I haven’t been paying too much attention to Montana politics for the past couple of days on my vacation, but I happened to see a couple of posts from US Senate candidate Dirk Adams that were certainly puzzling, if not downright troubling.
In the first, Adams makes what appears to be an entirely specious claim about Senator John Walsh receiving donations from BP.
There’s no context for the assertion that Walsh contributors were responsible for the spill, no evidence to support the claim, and no reason to believe Adams at all. Making entire untrue accusations may be the modus operandi of the other “Democratic” Senate candidate challenging Senator Walsh, but I’d like to be able to expect more from Mr Adams, who has enough troublesome donations in his past to call into question the veracity of his claim to be a progressive environmentalist.
In the tweet before that, Adams again bizarrely claimed that he didn’t support the Citizens United decision. It’s certainly possible that Adams has changed his mind, but as recently as last fall that he supported the decision, telling the Bozeman Daily Chronicle that, despite the flow of money into Montana, he didn’t oppose the decision. According to the paper:
“He watched the money that poured into the state during last year’s Senate race. Still, he said he doesn’t oppose the Supreme Court’s Citizens United decision.”

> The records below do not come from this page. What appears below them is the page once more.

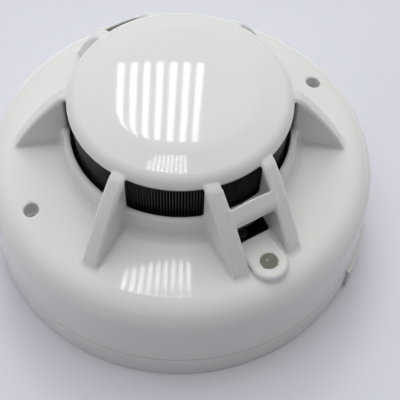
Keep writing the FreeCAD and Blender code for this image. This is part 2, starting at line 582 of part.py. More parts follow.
# optics: emitter and receiver look at each other across the middle at an angle
zb = N["chamber_low"] + N["chamber_thk"]
blk = solid_box(8.4, 8.0, 8.6, 0.0)
bore = Part.makeCylinder(2.62, 12.0, V3(-6.0, 0, 4.4), V3(1, 0, 0))
hold = blk.cut(bore)
group("optic_holders", [moved(hold, 10.5, 0, zb, 150.0), moved(hold, 10.5, 0, zb, 30.0)])
led5 = Part.makeCylinder(2.5, 5.2, V3(-1.4, 0, 4.4), V3(1, 0, 0))
led5 = led5.fuse(Part.makeSphere(2.5, V3(-1.4, 0, 4.4))).removeSplitter()
group("infrared_emitter", [moved(led5, 10.5, 0, zb, 150.0)])
group("photodiode", [moved(led5, 10.5, 0, zb, 30.0)])
shd = solid_box(9.6, 9.2, 9.2, 0.0).cut(solid_box(8.6, 8.2, 8.7, -0.1)).cut(Part.makeCylinder(2.8, 8.0, V3(-8.0, 0, 4.4), V3(1, 0, 0)))
group("photodiode_shield", [moved(shd, 10.5, 0, zb, 30.0)])

# ------------------------------------------------------ indicator and heat bead
led3 = solid_cyl(1.5, 3.4, 0.9).fuse(Part.makeSphere(1.5, V3(0, 0, 4.3))).fuse(solid_cyl(1.85, 0.9, 0.0)).removeSplitter()
BAY_AZ = [az.v for n, az in BAYS]
group("indicator_led", [moved(led3, N["pad_mid"], 0, zt, a) for a in BAY_AZ])
lens_rise = Q(0.45)
lens_arc = (D["lens_rad"] * D["lens_rad"] + lens_rise * lens_rise) / (lens_rise * 2.0)
lenses = []
for n, az in BAYS:
    lz = new_body("lens_turn_" + n)
    revolve(lz, "lens_turn_%s_turn" % n, [
        (0, 21.6), (D["lens_rad"], 21.6), (D["lens_rad"], 24.6), (D["lens_rad"] + 0.7, 24.6), (D["lens_rad"] + 0.7, 25.6),
        (D["lens_rad"], 25.6), (D["lens_rad"], D["pad_top"] - 0.35, lens_arc), (0, D["pad_top"] - 0.35 + lens_rise)])
    spot(lz, N["pad_mid"], 0, 0, az.v)
    lenses.append(lz)
node("indicator_lens", fuse("lens_pair", lenses))
bead = Part.makeSphere(1.25, V3(0, 0, 37.4)).fuse(solid_cyl(1.25, 1.2, 36.2)).fuse(
    Part.makeCone(0.85, 1.25, 1.2, V3(0, 0, 35.0))).removeSplitter()
group("thermistor_bead", [moved(bead, 29.0, 0, 0, a) for a in BAY_AZ])
leads = []
for a in BAY_AZ:
    for w in (-0.5, 0.5):
        top = solid_cyl(0.22, 8.0, 27.0)
        leads.append(moved(top, 29.0, w, 0, a))
sleeve = solid_cyl(1.5, 27.0 - zt, zt)
group("thermistor_leads", leads)
group("thermistor_sleeve", [moved(sleeve, 29.0, 0, 0, a) for a in BAY_AZ])

# ---------------------------------------------------------------- cover screws
ch = solid_cyl(1.68, 1.6, 2.4)
cs = solid_cyl(1.15, 8.8, -6.4).fuse(ch).cut(Part.makeBox(2.4, 0.5, 1.0, V3(-1.2, -0.25, 3.2))).cut(Part.makeBox(0.5, 2.4, 1.0, V3(-0.25, -1.2, 3.2)))
cs = cs.removeSplitter()
group("cover_screws", [moved(cs, N["well_r"], 0, N["well_low"], a, 40.0) for a in (30.0, -150.0)])

# ------------------------------------------------------------------- write out
doc.recompute()
bad = []
for o in doc.Objects:
    if any(s in ("Invalid", "Error") for s in o.State):
        bad.append((o.Name, o.State))
if bad:
    raise SystemExit("failed objects: %s" % bad)
names = set()
for o in nodes:
    sh = o.Shape
    if sh.isNull() or not sh.isValid():
        raise SystemExit("bad shape: %s" % o.Label)
    if o.Label in names:
        raise SystemExit("label used twice: %s" % o.Label)
    names.add(o.Label)
    print("%-26s solids %3d volume %10.2f" % (o.Label, len(sh.Solids), sh.Volume),
          "z %.2f..%.2f" % (sh.BoundBox.ZMin, sh.BoundBox.ZMax))
for o in nodes:
    o.Shape.exportStep("parts/%s.step" % o.Label)
print(len(nodes), "nodes written")
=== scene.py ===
import json
import math
import bpy
import bmesh
import numpy as np
from mathutils import Matrix, Vector


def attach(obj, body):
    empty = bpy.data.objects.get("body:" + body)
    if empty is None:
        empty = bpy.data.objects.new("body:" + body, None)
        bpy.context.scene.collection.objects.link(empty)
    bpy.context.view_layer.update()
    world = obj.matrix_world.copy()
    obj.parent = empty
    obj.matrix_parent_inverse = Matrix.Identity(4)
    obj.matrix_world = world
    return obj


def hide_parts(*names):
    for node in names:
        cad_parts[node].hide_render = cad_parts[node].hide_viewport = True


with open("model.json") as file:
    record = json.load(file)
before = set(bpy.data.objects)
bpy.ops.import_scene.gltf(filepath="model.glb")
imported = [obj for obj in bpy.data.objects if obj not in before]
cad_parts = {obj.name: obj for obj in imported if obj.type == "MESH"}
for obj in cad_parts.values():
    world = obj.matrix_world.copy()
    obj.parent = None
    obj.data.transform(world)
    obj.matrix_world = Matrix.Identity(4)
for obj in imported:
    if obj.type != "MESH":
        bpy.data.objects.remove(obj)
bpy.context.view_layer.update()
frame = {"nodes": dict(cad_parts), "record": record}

scene = bpy.context.scene
MM = 0.001

# ------------------------------------------------------------------ camera
CAM_POS = Vector((-0.12962, -123.25041, 189.46508)) * MM
CAM_X = Vector((0.99966874, -0.01029741, 0.02358778)).normalized()
CAM_Y = Vector((-0.00441263, 0.83433231, 0.55124416)).normalized()
CAM_Z = CAM_X.cross(CAM_Y).normalized()
CAM_Y = CAM_Z.cross(CAM_X).normalized()
cam_data = bpy.data.cameras.new("camera")
cam = bpy.data.objects.new("camera", cam_data)
scene.collection.objects.link(cam)
rot = Matrix((CAM_X, CAM_Y, CAM_Z)).transposed().to_4x4()
cam.matrix_world = Matrix.Translation(CAM_POS) @ rot
cam_data.sensor_width = 36.0
cam_data.lens = 799.2 / 400.0 * 36.0
cam_data.clip_start = 0.005
cam_data.clip_end = 20.0
scene.camera = cam
scene.view_settings.view_transform = "Standard"
scene.view_settings.look = "None"


# --------------------------------------------------------------- materials
def new_mat(name):
    m = bpy.data.materials.new(name)
    m.use_nodes = True
    nt = m.node_tree
    nt.nodes.clear()
    out = nt.nodes.new("ShaderNodeOutputMaterial")
    bsdf = nt.nodes.new("ShaderNodeBsdfPrincipled")
    nt.links.new(bsdf.outputs["BSDF"], out.inputs["Surface"])
    return m, nt, bsdf


def coords(nt, scale=1.0):
    tc = nt.nodes.new("ShaderNodeTexCoord")
    mp = nt.nodes.new("ShaderNodeMapping")
    mp.inputs["Scale"].default_value = (scale, scale, scale)
    nt.links.new(tc.outputs["Object"], mp.inputs["Vector"])
    return mp.outputs["Vector"]


def noise(nt, vec, scale, detail=3.0, rough=0.5):
    n = nt.nodes.new("ShaderNodeTexNoise")
    n.inputs["Scale"].default_value = scale
    n.inputs["Detail"].default_value = detail
    n.inputs["Roughness"].default_value = rough
    nt.links.new(vec, n.inputs["Vector"])
    return n.outputs["Fac"]


def ramp(nt, fac, stops):
    r = nt.nodes.new("ShaderNodeValToRGB")
    el = r.color_ramp.elements
    while len(el) > 1:
        el.remove(el[-1])
    el[0].position = stops[0][0]
    el[0].color = stops[0][1]
    for p, c in stops[1:]:
        e = el.new(p)
        e.color = c
    nt.links.new(fac, r.inputs["Fac"])
    return r.outputs["Color"]


def bump(nt, bsdf, height, strength, distance):
    b = nt.nodes.new("ShaderNodeBump")
    b.inputs["Strength"].default_value = strength
    b.inputs["Distance"].default_value = distance
    nt.links.new(height, b.inputs["Height"])
    nt.links.new(b.outputs["Normal"], bsdf.inputs["Normal"])
    return b


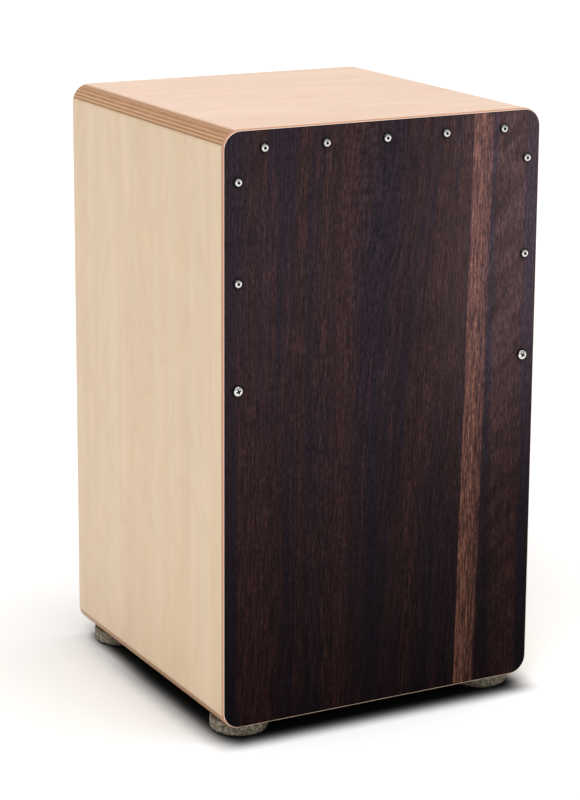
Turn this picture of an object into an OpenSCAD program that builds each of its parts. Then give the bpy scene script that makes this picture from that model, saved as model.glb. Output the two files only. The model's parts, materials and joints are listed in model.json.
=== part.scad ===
// Cajon with a removable snare rail: a plywood box drum with a thin playing plate on its front.
// +Z is up, -Y is the playing side, and the origin is on the floor under the middle of the drum.

/* [Box] */
// Width of the box across the seat
box_w = 300; // [280:1:360]
// Depth of the box from the face of the playing plate to the rear edge
box_d = 300; // [280:1:360]
// Height of the box without its feet
box_h = 505; // [480:1:560]
// Radius of the four long edges that run from front to rear
corner_r = 16; // [14:0.5:22]
// Thickness of the seat board and the base board
board_t = 12; // [12:0.5:15]
// Thickness of the two side walls
side_t = 9; // [9:0.5:9.5]
// Thickness of the rear wall
rear_t = 6; // [4:0.5:9]
// How far the rear wall sits in from the rear edge of the box
rear_inset = 3; // [1:0.5:8]

/* [Playing plate] */
// Thickness of the playing plate
plate_t = 3; // [2.6:0.1:4]
// Radius of the rounding round the face of the playing plate
plate_edge_r = 2.2; // [1:0.1:2.4]
// Distance of the top row of screws from the top of the box
top_row_drop = 15.7; // [15.5:0.1:18]
// Spacing of the screws in the top row
top_row_pitch = 56.6; // [50:0.1:60]
// Distance of the side screws from the outside of the box
side_row_inset = 13.2; // [13:0.1:15]
// Distance of the three screws on each side from the top of the box
side_row_drops = [42, 124.5, 213.5];

/* [Screws] */
// Head diameter of the socket screws that adjust the plate
socket_head_d = 7.6; // [7:0.1:8]
// Head height of the socket screws
socket_head_h = 2.2; // [1.8:0.1:2.4]
// Width across the flats of the hexagon socket
socket_flats = 2.5; // [2:0.1:3]
// Head diameter of the two cross recess wood screws
cross_head_d = 9; // [8:0.1:10]
// Head height of the cross recess wood screws
cross_head_h = 2.6; // [2.4:0.1:3]

/* [Battens] */
// Width of the front battens across the plate
batten_w = 15; // [14.5:0.5:18]
// Depth of the front battens behind the plate
batten_d = 20; // [19:0.5:25]
// Side of the square rear battens
rear_batten = 12; // [8:0.5:15]

/* [Sound hole] */
// Diameter of the sound hole in the rear wall
hole_d = 120; // [90:1:140]
// Height of the middle of the sound hole above the base of the box
hole_rise = 335; // [300:1:360]

/* [Snare] */
// Height of the middle of the snare rail above the base of the box
rail_rise = 412; // [400:1:420]
// Height of the snare rail
rail_h = 30; // [30:1:36]
// Depth of the snare rail, front to rear
rail_d = 15; // [12:0.5:20]
// Number of wire strands in one snare
strand_count = 20; // [8:1:22]
// Outside diameter of one coiled strand
strand_d = 2.4; // [1.6:0.1:2.6]
// Spacing of the strands
strand_pitch = 3; // [2.8:0.1:3.2]
// Length of one strand
strand_l = 120; // [80:1:140]
// Air gap between the strands and the back of the playing plate
strand_gap = 0.6; // [0.5:0.1:2]

/* [Feet] */
// Diameter of a foot
foot_d = 50; // [40:1:60]
// Height of a foot
foot_h = 12; // [11:0.5:15]
// Distance of the middle of a foot from the outside of the box
foot_inset = 30; // [28:1:40]
// Rounding of the lower edge of a foot
foot_edge_r = 4; // [2:0.5:5]

/* [Hidden] */
$fn = 64;
SIDES = [-1, 1];
SIDE_NAMES = ["left", "right"];
TOP_ROW = [-2, -1, 0, 1, 2];
ADJUSTED_ROWS = [0, 1];
FIXED_ROW = 2;
SOCKET_SCREW_NAMES = concat(
    [for (k = TOP_ROW) str("top_screw_", k + 3)],
    [for (name = SIDE_NAMES, row = ADJUSTED_ROWS) str(name, "_screw_", row + 1)]
);

// Faces of the box; the domed heads stand out in front of the plate and count in the depth
front_y = -(box_d - cross_head_h) / 2;
rear_y = front_y + box_d;
plate_back_y = front_y + plate_t;
base_z = foot_h;
top_z = base_z + box_h;
floor_z = base_z + board_t;
ceiling_z = top_z - board_t;
inner_x = box_w / 2 - side_t;
rear_wall_y = rear_y - rear_inset - rear_t;
seam_r = 0.4;
rear_edge_r = 1.5;
hole_edge = 1;
hole_z = base_z + hole_rise;
batten_ease = 2;
// How far a cutter runs past the face that it cuts
overcut = 1;

// Screws of the playing plate, each place as its x and z
side_row_x = box_w / 2 - side_row_inset;
SOCKET_SCREWS = concat(
    [for (k = TOP_ROW) [k * top_row_pitch, top_z - top_row_drop]],
    [for (side = SIDES, row = ADJUSTED_ROWS) [side * side_row_x, top_z - side_row_drops[row]]]
);
CROSS_SCREWS = [for (side = SIDES) [side * side_row_x, top_z - side_row_drops[FIXED_ROW]]];
shank_d = 3.9;
insert_bore_d = 4;
plate_hole_d = 4.4;
insert_d = 6;
insert_l = 12;
tip_clearance = 2;
shank_l = plate_t + insert_l + tip_clearance;
head_gap = 0.1;
socket_depth = 1.2;
wood_shank_d = 3.6;
wood_shank_l = 20;
// Proportions of a wood screw: its tip to its shank, and its cross recess to its head
tip_l_share = 1.2;
tip_d_share = 0.125;
cross_arm_share = 0.5;
cross_web_share = 0.1;
cross_depth_share = 0.5;

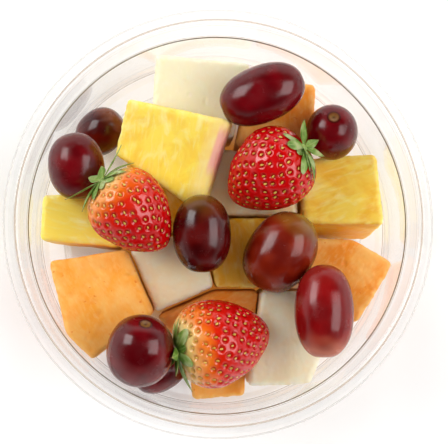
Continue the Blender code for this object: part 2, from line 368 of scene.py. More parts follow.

What Mr. Adams is doing is much like what we’re seeing from John Bohlinger: two candidates trying to position themselves as the “progressive alternative” to John Walsh in the Democratic primary. What’s unfortunate is that both seem willing to say almost anything to attack Senator Walsh to obscure their records as supporters of Republican values, candidates, and policy.
If Mr. Adams wants to explain his claim about Senator Walsh’s donations or his reversal on Citizens United, I’m happy to give him space to do so here. A Senate campaign, after all, probably should explain in more than 140 characters why its claims are true.